» **DATA EXCERPT**:
^^^^
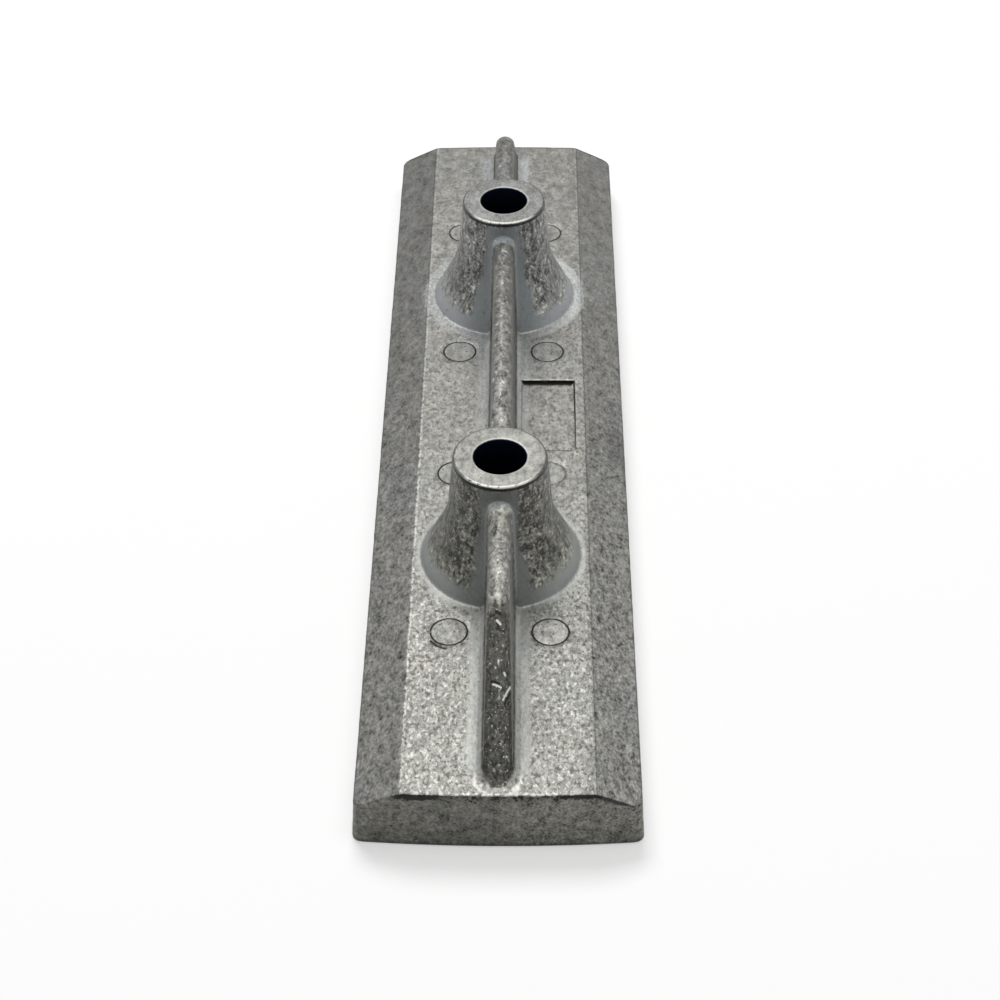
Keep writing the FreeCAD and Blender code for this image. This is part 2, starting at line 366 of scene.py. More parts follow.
def wall_rows(edge):
    """Rows of points down the bar's wall: even steps, then a quarter circle of the back edge's radius."""
    rows = []
    for step in np.linspace(0, 1, 9)[1:]:
        z = edge[:, 2] + (BACK_EDGE - edge[:, 2]) * step
        x, y, out_x, out_y = onto_wall(edge[:, 0], edge[:, 1], z)
        rows.append(np.stack([x, y, z], axis=1))
    for turn in np.radians([30, 60, 90]):
        inset, z = BACK_EDGE * (1 - math.cos(turn)), BACK_EDGE * (1 - math.sin(turn))
        rows.append(np.stack([x - out_x * inset, y - out_y * inset, np.full(len(x), z)], axis=1))
    return rows


def bore_rows(edge, middle):
    """Rows of points down a bore: a quarter circle at the boss face, the straight wall and the back's edge."""
    levels = [(BORE + BORE_EDGE * (1 - math.sin(a)), BOSS_HEIGHT - BORE_EDGE * (1 - math.cos(a)))
              for a in np.radians([30, 60, 90])]
    levels += [(BORE, 26.0), (BORE, 13.0), (BORE, BORE_EDGE), (BORE + 0.3 * BORE_EDGE, 0.3 * BORE_EDGE),
               (BORE + BORE_EDGE, 0.0)]
    angle = np.arctan2(edge[:, 1] - middle, edge[:, 0])
    return [np.stack([radius * np.cos(angle), middle + radius * np.sin(angle), np.full(len(angle), z)], axis=1)
            for radius, z in levels]


def corner_normals(points, faces):
    """Unit normals at the points: each face's normal, as long as its area, added up at its corners."""
    a, b, c, d = (points[faces[:, k]] for k in range(4))
    square = np.cross(c - a, d - b)
    total = np.zeros_like(points)
    for k in range(4):
        for axis in range(3):
            total[:, axis] += np.bincount(faces[:, k], weights=square[:, axis], minlength=len(points))
    return total / np.maximum(np.linalg.norm(total, axis=1, keepdims=True), 1e-12)


def calm_places(points):
    """1 where the casting is smooth: beside the rib, up the bosses' flanks next to it and round the skirts' feet."""
    x, y, z = points.T
    ragged = 0.7 * grain(points, 2.2, 5) + 0.5 * grain(points, 0.9, 6)
    from_boss = np.hypot(x, np.abs(y) - BOSS_AT)
    rear = ease(-10.0, 10.0, y)
    beside_rib = 1 - ease(5.3, 6.1, np.abs(x) + 0.5 * ragged)
    round_foot = 1 - ease(0.4, 0.9, np.abs(from_boss - SKIRT - 0.6 - 0.7 * rear) - 0.7 * rear + 0.3 * ragged)
    on_face = np.maximum(beside_rib, round_foot)
    lower = ease(27.0, 15.0, z)
    flank_rib = 1 - ease(3.0, 4.2, np.abs(x) - 2.6 * lower - 1.1 * rear * ease(33.0, 28.0, z) + 0.8 * ragged)
    flank_foot = 1 - ease(15.2, 17.0, z + 1.3 * ragged)
    on_flank = np.maximum(flank_rib, flank_foot)
    flank = ease(SKIRT + 0.25, SKIRT - 0.15, from_boss)
    calm = on_face * (1 - flank) * ease(104.5, 99.0, np.abs(y) + ragged) + on_flank * flank
    rib = ease(0.4, 0.1, rib_distance(x, y, z))
    return calm * (1 - rib) * ease(11.0, 12.5, z) * ease(BOSS_HEIGHT - 0.2, BOSS_HEIGHT - 1.5, z)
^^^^
» **STATED GOAL**:
Reproduce the material above, every line of it, exactly.

» **REPLY TO THE TASK**:
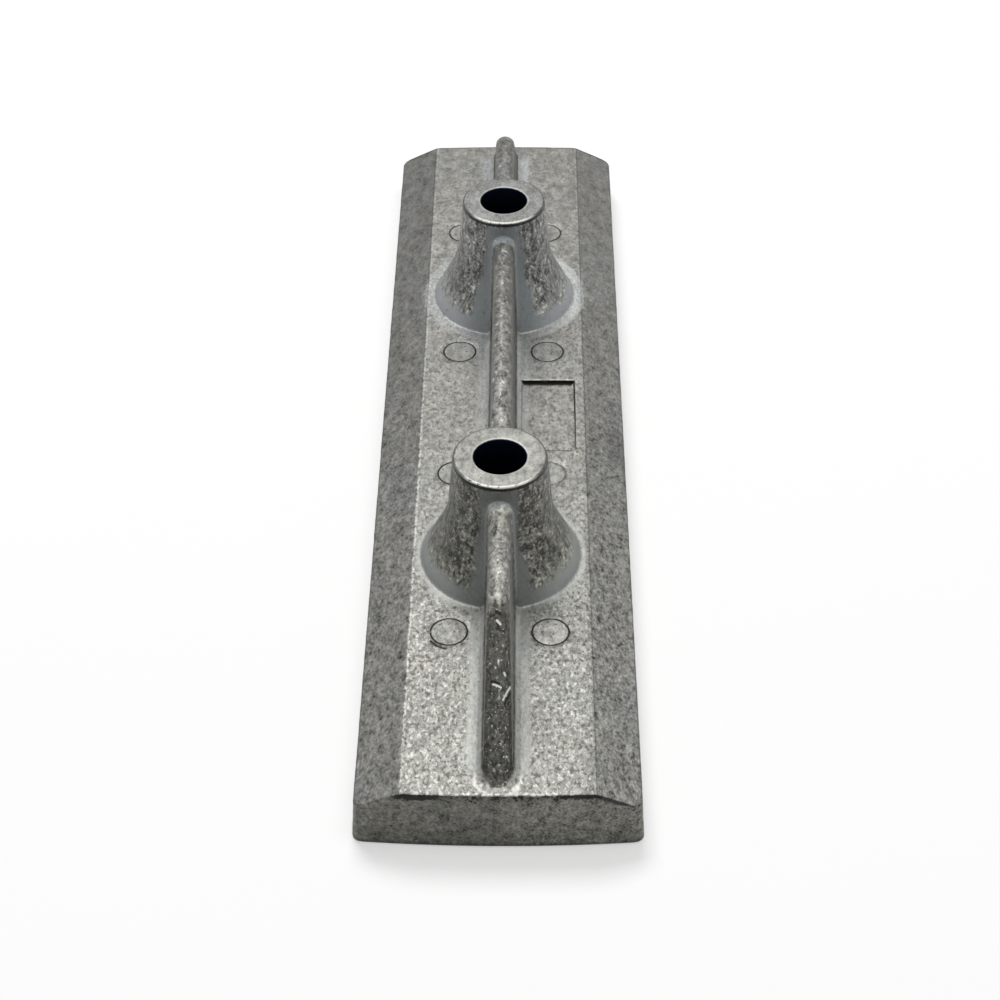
Keep writing the FreeCAD and Blender code for this image. This is part 2, starting at line 366 of scene.py. More parts follow.
def wall_rows(edge):
    """Rows of points down the bar's wall: even steps, then a quarter circle of the back edge's radius."""
    rows = []
    for step in np.linspace(0, 1, 9)[1:]:
        z = edge[:, 2] + (BACK_EDGE - edge[:, 2]) * step
        x, y, out_x, out_y = onto_wall(edge[:, 0], edge[:, 1], z)
        rows.append(np.stack([x, y, z], axis=1))
    for turn in np.radians([30, 60, 90]):
        inset, z = BACK_EDGE * (1 - math.cos(turn)), BACK_EDGE * (1 - math.sin(turn))
        rows.append(np.stack([x - out_x * inset, y - out_y * inset, np.full(len(x), z)], axis=1))
    return rows


def bore_rows(edge, middle):
    """Rows of points down a bore: a quarter circle at the boss face, the straight wall and the back's edge."""
    levels = [(BORE + BORE_EDGE * (1 - math.sin(a)), BOSS_HEIGHT - BORE_EDGE * (1 - math.cos(a)))
              for a in np.radians([30, 60, 90])]
    levels += [(BORE, 26.0), (BORE, 13.0), (BORE, BORE_EDGE), (BORE + 0.3 * BORE_EDGE, 0.3 * BORE_EDGE),
               (BORE + BORE_EDGE, 0.0)]
    angle = np.arctan2(edge[:, 1] - middle, edge[:, 0])
    return [np.stack([radius * np.cos(angle), middle + radius * np.sin(angle), np.full(len(angle), z)], axis=1)
            for radius, z in levels]


def corner_normals(points, faces):
    """Unit normals at the points: each face's normal, as long as its area, added up at its corners."""
    a, b, c, d = (points[faces[:, k]] for k in range(4))
    square = np.cross(c - a, d - b)
    total = np.zeros_like(points)
    for k in range(4):
        for axis in range(3):
            total[:, axis] += np.bincount(faces[:, k], weights=square[:, axis], minlength=len(points))
    return total / np.maximum(np.linalg.norm(total, axis=1, keepdims=True), 1e-12)


def calm_places(points):
    """1 where the casting is smooth: beside the rib, up the bosses' flanks next to it and round the skirts' feet."""
    x, y, z = points.T
    ragged = 0.7 * grain(points, 2.2, 5) + 0.5 * grain(points, 0.9, 6)
    from_boss = np.hypot(x, np.abs(y) - BOSS_AT)
    rear = ease(-10.0, 10.0, y)
    beside_rib = 1 - ease(5.3, 6.1, np.abs(x) + 0.5 * ragged)
    round_foot = 1 - ease(0.4, 0.9, np.abs(from_boss - SKIRT - 0.6 - 0.7 * rear) - 0.7 * rear + 0.3 * ragged)
    on_face = np.maximum(beside_rib, round_foot)
    lower = ease(27.0, 15.0, z)
    flank_rib = 1 - ease(3.0, 4.2, np.abs(x) - 2.6 * lower - 1.1 * rear * ease(33.0, 28.0, z) + 0.8 * ragged)
    flank_foot = 1 - ease(15.2, 17.0, z + 1.3 * ragged)
    on_flank = np.maximum(flank_rib, flank_foot)
    flank = ease(SKIRT + 0.25, SKIRT - 0.15, from_boss)
    calm = on_face * (1 - flank) * ease(104.5, 99.0, np.abs(y) + ragged) + on_flank * flank
    rib = ease(0.4, 0.1, rib_distance(x, y, z))
    return calm * (1 - rib) * ease(11.0, 12.5, z) * ease(BOSS_HEIGHT - 0.2, BOSS_HEIGHT - 1.5, z)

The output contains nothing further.